I would assume the only task with an order higher than O(n) is the
"binning".

That is
* finding the hash key for which the value needs to be incremented
* or finding the set to which the entry needs to be added

I would expect those searches to go dramatically faster if the "keys"
are indexed, so the algorithm can find the key in O(log(n)). So there
the fundamental of a sorting algorithm is used (where to insert the
new element, or add it to the bin if it already exists).

But maybe, because I choose a _constant_ and low number of only
100 bins, this effect does not come out clearly ...

I changed the number of "bins" from 100 to 1_000_000 and for certain
algorithms it has a larger impact then others (but none are dramatic
in Ruby 1.9.3).

  https://gist.github.com/1634618

The initial "Ralph Shneiver" algorithm is least affected.
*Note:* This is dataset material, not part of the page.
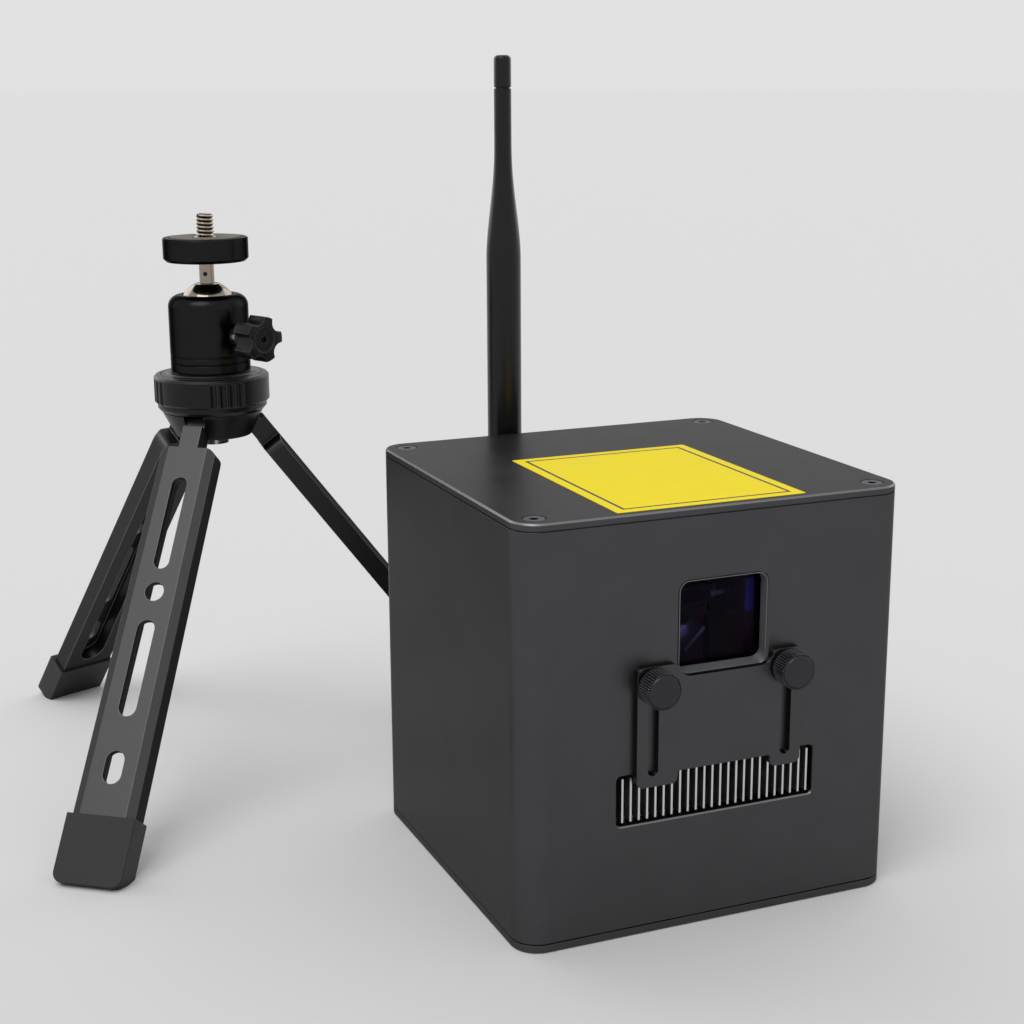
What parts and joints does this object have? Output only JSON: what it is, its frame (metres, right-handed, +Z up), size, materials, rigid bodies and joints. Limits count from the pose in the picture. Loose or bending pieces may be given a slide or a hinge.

Some tests explicitly use a Hash others
> use Enumerable#group_by which also uses a Hash (you can see it from
> the return).
>
> > Questions:
> > ========
> >
> > Why would ruby 1.9.3. be so much better at this than ruby 1.8.7 ?
> > Could it be because the Hash is now "ordered" so it can do an efficient
> > algorithm when adding an entry to a bin?
>
> No.  Hashes in 1.9.* only maintain insertion order - nothing else.
>

Do they have a sort of b_tree index on the keys internally ?


>
> > Or is it object creation?
>
> The difference is more likely to do with the dramatically changed
> implementation of MRI between 1.8.* and 1.9.*.  Maybe there were also
> some Hash implementation tweaks but the ordering is certainly not
> responsible.


OK, understood.

>
> > Why are certain methods leading to non-linear behavior?
>
> I assume that this might have to do with memory allocation and GC.
> Choosing n=1 for repetition is too low to yield proper results IMHO
> since GC for the previous test might kick in etc.
>


"Ralph Shneiver:" => { result = Hash.new(0); ar.each { |x| result[x] += 1 }

<speculation>
Could it be that the reason that the "Ralph Shneiver" method remains
stable and linear in all tests, is that it only assigns max 100 entries in
the
hash and then does nothing more than _increase a number_ (an "in place"
action that does not assign new memory and triggers no GC).
</speculation>



> Btw. with Benchmark.bmbm you can have a warmup phase before the real
> measurement.
>

Thanks.


>
> I tried to tweak a bit but not much gain (~1% at most):
> https://gist.github.com/1633008
>
>
If I understand correctly, you tested for MRI Ruby 1.9.3 and find
similar results ?

Thanks,

Peter